Sales of previously-owned homes were down 4% in July from a month before, a bigger fall than analysts had expected.
Successive interest rate rises have taken the heat out of the market, with sales of new homes also falling.
Federal Reserve chairman Ben Bernanke said recently he believed the market was headed for a "soft landing".
Budget pressures
The housing boom helped drive the US economy forward over the past few years.
But two years of interest rate rises - which have seen rates increase to 5.25% - have put growing pressure on household incomes.
A senior Fed official said on Tuesday that higher inflation was more of a risk than lower growth.
Economists interpreted the remarks as a signal that rates may yet rise further after a pause earlier this month.
The average price of homes sold last month rose 0.9% from a year ago to $230,000, according to figures from the National Association of Realtors (NAR), the smallest year-on-year increase since 1995.
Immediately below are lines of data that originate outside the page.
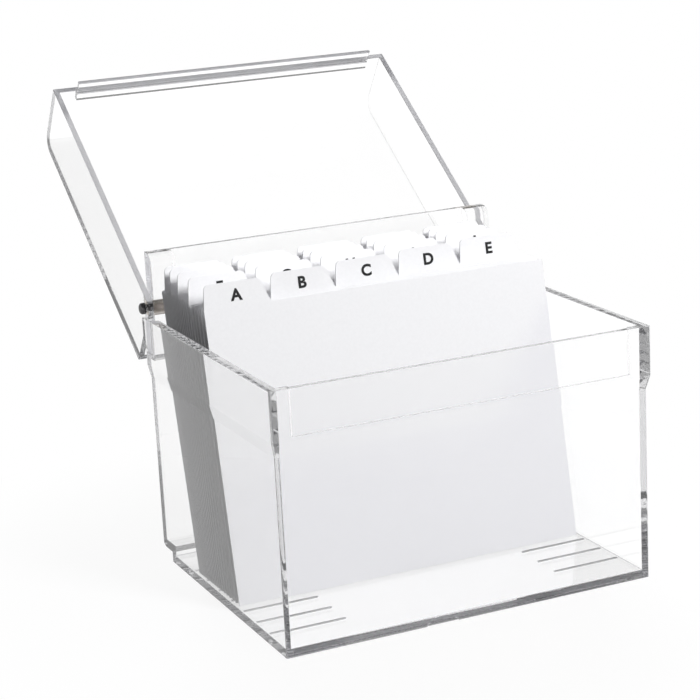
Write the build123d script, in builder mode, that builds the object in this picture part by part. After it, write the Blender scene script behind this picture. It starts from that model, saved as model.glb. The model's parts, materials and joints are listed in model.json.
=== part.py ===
from build123d import *
from math import cos, radians, sin
import os

# Clear card file for six inch wide guide cards: an open-topped tray with two hinge
# ears at the back, a lid that swings on two metal pins, and a set of lettered guide
# cards that lean back in it. Millimetres. X runs along the front, -Y is the front,
# +Z is up, and the origin is the middle of the tray's foot, on the table.

# Guide cards
card_width = 152.4          # the six inch card that the file is made for
filed_card_height = 101.6   # the four inch cards that are kept between the guides
guide_rise = 16.4           # how far a guide's body stands above those
card_thickness = 0.5
card_corner = 1.2
card_count = 25
front_card_lean = 10.8      # degrees back from upright
back_card_lean = 13.05
card_floor_gap = 0.15       # daylight under a card's lower edge
front_card_y = -9.0         # where the foremost card stands on the floor
back_card_clearance = 0.35  # from the last card to the hinge ears
pitch_falloff = 0.93        # each gap between cards, as a share of the one before it

# Index tabs on the cards
tab_columns = 5
tab_height = 10.0
tab_foot_width = 28.6
tab_margin_right = 2.8      # bare shoulder beside the last tab
tab_rise_left = 1.3         # how far the steep left side leans in
tab_rise_right = 3.7        # how far the sloping right side leans in
tab_crown_radius = 2.2
tab_root_radius = 1.8

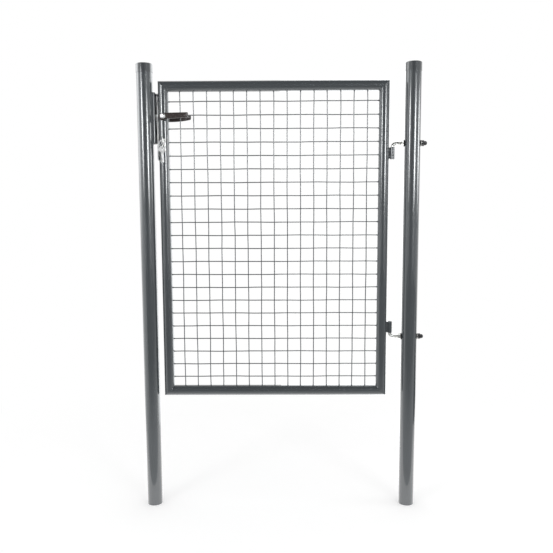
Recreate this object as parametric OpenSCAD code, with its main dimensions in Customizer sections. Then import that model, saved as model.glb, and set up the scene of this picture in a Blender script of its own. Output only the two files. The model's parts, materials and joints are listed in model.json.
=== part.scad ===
// Mesh garden gate: a single leaf of round steel tube with a welded wire mesh,
// hung on two hook pins between two round posts, with a lever lock.
//
// Frame: millimetres, +Z up, origin at the middle of the hinge post's foot.
// The leaf lies in the X-Z plane and reaches towards -X. It opens towards -Y.

/* [Posts] */
// Outer diameter of both posts
post_d = 60; // [50:1:80]
// Wall of the post tubes
post_wall = 2; // [1.5:0.25:4]
// Length of the posts, foot to top
post_len = 1700; // [1660:10:2200]
// Thickness of the disc that closes each post's foot
foot_t = 2; // [1:0.5:6]

/* [Post caps] */
// Wall of the cap's skirt
cap_wall = 0.9; // [0.8:0.1:3]
// Length of skirt over the post
cap_skirt = 30; // [10:1:60]
// Thickness of the cap's edge above the post
cap_top_t = 1.6; // [1:0.2:5]
// Rise of the cap's domed top
cap_dome = 3.6; // [1:0.2:15]

/* [Leaf] */
// Width of the leaf over its tubes
leaf_w = 864; // [620:1:1300]
// Height of the leaf over its tubes
leaf_h = 1200; // [960:1:1450]
// Height of the leaf's underside above the posts' feet
leaf_lift = 440; // [20:5:480]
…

New home sales fell 3% in June and experts believe sales could be down by about 10% for the year as a whole.
Adjustment
The NAR said the market was partly undergoing a correction following excessive price rises but that the softening of the economy was also affecting sales activity in parts of the country.
"What we are experiencing right now is an inventory and price adjustment," said its chief economist David Lereah.
"The housing market is in transition and there is pain in that transition."
The US economy slowed significantly in the second quarter of the year, with output rising at an annualised rate of 2.5% compared with 5.6% in the previous quarter.
The latest figures raised the question of "whether there is a soft or a hard landing of the economy", said Peter Cardillo, an equity analyst with investment brokers SW Bach.